Omega plays this straight and then subverts it. His first 2 forms, thanks to the GBA limitations, are slower and predictable than what is implied from the story. His final form, however, is a Lightning BruiserBerserker capable of thrashing you within seconds if you're not careful.
Broken Base: No, really. Zero's death is still a hot debate, no matter the Jossing. And, remember that the Zero series officially ended in 2005.
It Was His Sled: Thanks to that long-standing argument, no one would be surprised about Zero's fate now.
Well, kind of. The Official Complete Works didn't really elaborate on his fate, and at best stated that he was missing in space. For a thing that would elaborate on a lot of things in the Zero mythos, it really seemed to screw up when it came to revealing Zero's fate.

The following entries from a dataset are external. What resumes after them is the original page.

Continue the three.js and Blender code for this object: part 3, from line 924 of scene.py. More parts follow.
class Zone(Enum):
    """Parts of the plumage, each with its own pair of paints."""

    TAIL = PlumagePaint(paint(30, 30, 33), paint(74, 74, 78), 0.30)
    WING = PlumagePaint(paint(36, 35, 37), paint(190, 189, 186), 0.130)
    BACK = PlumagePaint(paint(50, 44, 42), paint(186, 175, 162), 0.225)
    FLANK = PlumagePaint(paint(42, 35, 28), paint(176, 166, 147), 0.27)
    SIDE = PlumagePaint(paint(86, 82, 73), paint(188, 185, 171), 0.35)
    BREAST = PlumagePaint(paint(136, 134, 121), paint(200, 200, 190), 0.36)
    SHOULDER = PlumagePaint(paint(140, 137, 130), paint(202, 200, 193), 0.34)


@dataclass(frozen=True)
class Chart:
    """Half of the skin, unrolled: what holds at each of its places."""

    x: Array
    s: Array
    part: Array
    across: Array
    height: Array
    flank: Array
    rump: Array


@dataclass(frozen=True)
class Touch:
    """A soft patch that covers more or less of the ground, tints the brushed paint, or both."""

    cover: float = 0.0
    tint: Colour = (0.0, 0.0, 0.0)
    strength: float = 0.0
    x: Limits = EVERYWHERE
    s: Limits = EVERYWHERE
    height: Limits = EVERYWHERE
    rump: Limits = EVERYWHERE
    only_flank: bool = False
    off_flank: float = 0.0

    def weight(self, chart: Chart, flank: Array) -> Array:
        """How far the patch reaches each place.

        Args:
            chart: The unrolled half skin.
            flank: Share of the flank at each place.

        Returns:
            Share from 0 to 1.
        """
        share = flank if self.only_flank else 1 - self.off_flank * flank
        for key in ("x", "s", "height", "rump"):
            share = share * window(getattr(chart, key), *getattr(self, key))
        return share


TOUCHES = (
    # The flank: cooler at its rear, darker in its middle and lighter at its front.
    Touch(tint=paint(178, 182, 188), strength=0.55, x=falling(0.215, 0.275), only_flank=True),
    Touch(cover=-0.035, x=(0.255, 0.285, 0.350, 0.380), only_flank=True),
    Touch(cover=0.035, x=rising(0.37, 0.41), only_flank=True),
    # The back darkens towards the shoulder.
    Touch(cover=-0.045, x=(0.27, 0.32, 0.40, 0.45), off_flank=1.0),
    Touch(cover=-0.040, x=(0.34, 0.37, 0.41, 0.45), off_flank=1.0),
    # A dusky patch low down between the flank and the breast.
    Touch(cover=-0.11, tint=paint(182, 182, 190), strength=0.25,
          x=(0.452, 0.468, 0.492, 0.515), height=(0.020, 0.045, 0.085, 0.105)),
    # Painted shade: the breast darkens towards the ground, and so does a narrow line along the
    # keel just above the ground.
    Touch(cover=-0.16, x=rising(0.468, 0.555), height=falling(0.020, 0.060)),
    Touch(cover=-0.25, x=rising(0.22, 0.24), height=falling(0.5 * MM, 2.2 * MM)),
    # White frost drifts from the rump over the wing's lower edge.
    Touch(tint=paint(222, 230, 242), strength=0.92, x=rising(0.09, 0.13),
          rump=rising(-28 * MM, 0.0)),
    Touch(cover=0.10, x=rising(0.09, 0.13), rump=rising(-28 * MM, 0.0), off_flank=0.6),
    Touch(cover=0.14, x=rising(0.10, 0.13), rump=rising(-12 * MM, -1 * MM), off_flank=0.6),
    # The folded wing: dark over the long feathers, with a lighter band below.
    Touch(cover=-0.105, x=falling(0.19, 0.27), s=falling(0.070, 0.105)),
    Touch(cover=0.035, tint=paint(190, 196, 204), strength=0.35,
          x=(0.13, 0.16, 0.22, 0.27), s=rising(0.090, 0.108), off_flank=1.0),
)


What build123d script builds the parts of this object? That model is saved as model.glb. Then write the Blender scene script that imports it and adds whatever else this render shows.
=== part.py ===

Complete Monster: Dr. Weil. Following the peaceful resolution of the Maverick Wars by the sentient superprogram, the Mother Elf, Weil decided that Reploids needed to pay for their crimes. To this end, Weil corrupted Mother Elf by turning her into the Dark Elf, and triggered the Elf Wars. Weil used the Dark Elf and her children, the Baby Elves, to control Reploids and force them to fight each other in massive battles, which resulted in the deaths of 90% of all Reploids and 60% of all humans. Defeated, exiled and transferred into a mechanical body for his crimes, Weil eventually returned one hundred years later, consumed with a thirst for vengeance directed at all life for the perceived crimes against him. Weaseling his way into becoming the supreme ruler of Neo Arcadia, Weil turns it into a dystopian hellhole. When he breaks his citizens to the point where they're desperate enough to risk escaping into the wastelands to form their own colony, Weil decides to obliterate their new home with a Kill Sat. When his Kill Sat is disabled, Weil attempts to drop it upon the colony, killing everyone in the region. Cruel, megalomaniacal and displaying an unprecedented level of sadism in the series, Weil reveled in the suffering of others and desired nothing less than to make human and reploid alike feel like their existences were living deaths.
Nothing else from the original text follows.